What does a festival have to do to call itself the largest of its kind in media art? In the case of the European Media Art Festival, the answer is four decades of continuous programming out of the University of Osnabrueck's Department of Media Studies, where it has run since 1981. Wikipedia describes it as the largest gathering of experimental short films, digital art, animation, and multimedia in the field, and the operating figures support that framing instead of merely asserting it: the 2018 edition drew roughly 14,000 attendees and processed around 2,500 submissions, feeding a program of more than 160 films, video installations, performances, and talks across multiple venues, among them the Kunsthalle Osnabrueck, the Lagerhalle, and the Cinema Arthouse.

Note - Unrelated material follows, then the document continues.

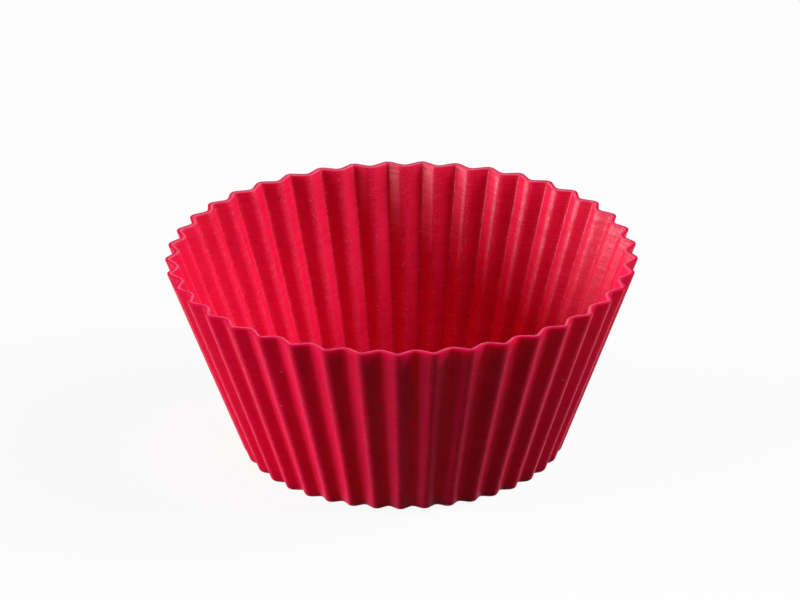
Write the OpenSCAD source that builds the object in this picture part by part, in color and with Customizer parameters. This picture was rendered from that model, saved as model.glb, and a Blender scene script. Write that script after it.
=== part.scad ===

The event runs each spring in Osnabrueck, Germany, but it does not end when the screenings do. Kunsthalle exhibitions continue for several weeks past the closing date, so the European Media Art Festival is partly a live event and partly an extended curatorial project. A 40th edition is set for April 2027, and a 2026 open call is already underway. On the basic question of whether this is a stable, going concern, there is little room for doubt.
What the program covers
Programming at the European Media Art Festival is structured rather than sprawling, and the shape of it tells you who it is for. An International Selection of more than 30 short films runs alongside a feature-film strand and Expanded Cinema programs that push past the conventional flat screen. An Artist in Focus retrospective gives one practitioner sustained attention across multiple works, while the Campus section reserves room for art-school submissions, keeping newer makers in the lineup next to established names. Thematic exhibitions at the Kunsthalle anchor the visual-art side. Each strand has real depth, and that depth is the product, not a bonus.
There is a cost to that focus, and the festival makes no effort to hide it. A visitor after mainstream cinema would find almost none of this familiar, and the selection is pitched to a specialist audience rather than to win a general visitor over. That specialist framing is deliberate. People who treat experimental film, video installation, and digital art as a discipline are the intended audience, and the festival is built around their expectations.
Wrapped around the screenings is a layer of professional activity that confirms as much. The European Media Art Festival awards the VdFk Media Art Prize at a dedicated ceremony, runs filmmaker Q and A sessions, and organizes workshops and panel discussions that take in practical topics around cultural work. An open call accepts submissions from media artists worldwide. A professional accreditation route gives film and art professionals free access to the whole program. That pairing, an international open call alongside a credentialed track for working practitioners, marks this out as a meeting point for the field as much as a public-facing event.
What the outside record shows
The European Media Art Festival's Facebook page lists 9,332 likes and 309 check-ins, a reasonable following for a regional art event. IMDb tracks it as an event, and there is a standalone Wikipedia article, which generally reflects some established notability within a domain. The consumer-review trail that follows a shop or a restaurant is absent here: a search turns up no Trustpilot, Google, or Yelp scores. For a cultural festival that is the expected pattern, not a warning. Events of this sort are judged by their programming and their standing among artists and curators, and a star aggregate would tell you almost nothing about either.
The history does more analytical work here than any rating could. An event that has reached its fortieth edition without abandoning its experimental remit has clearly found firm ground, and the academic origins at Osnabrueck explain the studious character of the whole enterprise. Retrospectives, a campus strand, panel discussions on cultural practice: these read as priorities set by people inside the discipline. The claim to be the largest of its kind sits within a specialized field, so it should be read in that light, a leading position in a domain that never draws mass audiences. Within those limits, the published track record is enough to judge the European Media Art Festival on, and a prospective attendee or submitter does not need to wait on a brochure or an inquiry to size it up.
Contact details on the site are clear. A press email is published, edition details and announcements stay current in the news section, and accreditation information is laid out for professionals who want to apply. The weighting toward press and professional contacts matches the orientation of the European Media Art Festival itself. A general visitor can still find program dates and venue details without trouble, and the news section updates often enough to be a dependable first stop.
Where it lands
Pulled together, the picture is consistent and largely positive. The European Media Art Festival holds a clear position as the principal international fixture in its field, with forty years of programming behind it, credible attendance and submission figures, and a dual structure that serves both a curious public and the practitioners who submit, accredit, and compete. For anyone working in experimental film, video installation, or digital art, the open call and the free professional access turn it into a working venue as much as a spectator stop. The single qualification is the same as the strength: the framing is narrow on purpose, and a viewer whose tastes run to conventional cinema or a casual cultural outing will find most of the program pitched past them.
Set it against Ars Electronica in Linz, the other heavyweight in this corner of European media art, and the difference is one of register. Ars Electronica sprawls toward technology, science, and society at large; the European Media Art Festival keeps a tighter grip on the experimental moving image and the gallery-based work around it. If the screen and the installation are where your interest sits, the narrower one is the better fit, and Osnabrueck rewards the trip.